John Lennon’s last words were ‘I’m shot’, according to a new documentary credit:Bang Showbiz
John Lennon’s last words were ‘I’m shot’, according to a new documentary credit:Bang Showbiz

John Lennon’s last words were “I’m shot”, according to a new documentary.

The Beatles icon was shot dead aged 40 by obsessed fan Mark David Chapman, 68, outside his New York City apartment building the Dakota on December 8, 1980, and a new Apple TV+ documentary contains a claim from a doorman in the building he heard John’s final words as blood poured from the ‘Imagine’ singer’s mouth.

Concierge Jay Hastings says in Apple TV+’s three-part documentary ‘Lennon: Murder Without a Trial’: “(John) runs past me. He goes, ‘I’m shot.’ He had blood coming out of his mouth. He just collapsed on the floor.

“I half rolled him to his back and took his glasses off, put them on the desk. And Yoko was screaming, ‘Get an ambulance, get an ambulance, get an ambulance’.”

Taxi driver Richard Peterson also says on the docuseries, due out on 6 December, how he was sat in his parked car outside the Dakota building and witnessed the shooting.

He says: “Lennon was walking in and this kid says, '’John Lennon.’ He was a chunky guy.

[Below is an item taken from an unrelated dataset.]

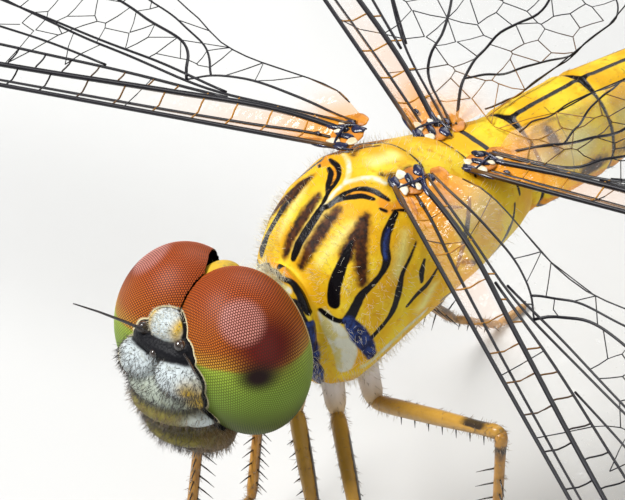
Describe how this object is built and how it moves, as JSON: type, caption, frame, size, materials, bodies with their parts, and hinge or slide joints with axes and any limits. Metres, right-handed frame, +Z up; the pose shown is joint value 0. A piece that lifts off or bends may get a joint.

I’m looking at him through the front window of my cab. I’m looking at him shoot him. This guy just shot John Lennon.

“I thought they were making a movie, but I didn’t see no lights or cameras or anything so I realised, ‘Hey, this ain’t no movie.’”

Actor Kiefer Sutherland, 56, narrates the documentary, and its makers say they were granted extensive Freedom of Information Act requests from the New York City Police Department, the Board of Parole and the District Attorney’s office.

It features interviews with John’s friends as well as Chapman’s defence lawyers, psychiatrists, detectives and prosecutors.

The show’s title is taken from the fact there was minimal investigation of the murder as Chapman waited at the scene and plead guilty as soon as the police arrived.

He was sentenced to serve a prison term of twenty years to life for second-degree murder.

In 2020, Chapman publicly apologised to John’s wife Yoko Ono, 90, during a parole hearing by saying: “It was an extremely selfish act. I’m sorry for the pain that I caused to her. I think about it all of the time.”

Chapman was denied parole for the 12th time last year, meaning he will remain behind bars until February 2024 at the earliest, while John’s voice features on the newly-released Beatles track ‘Now and Then’.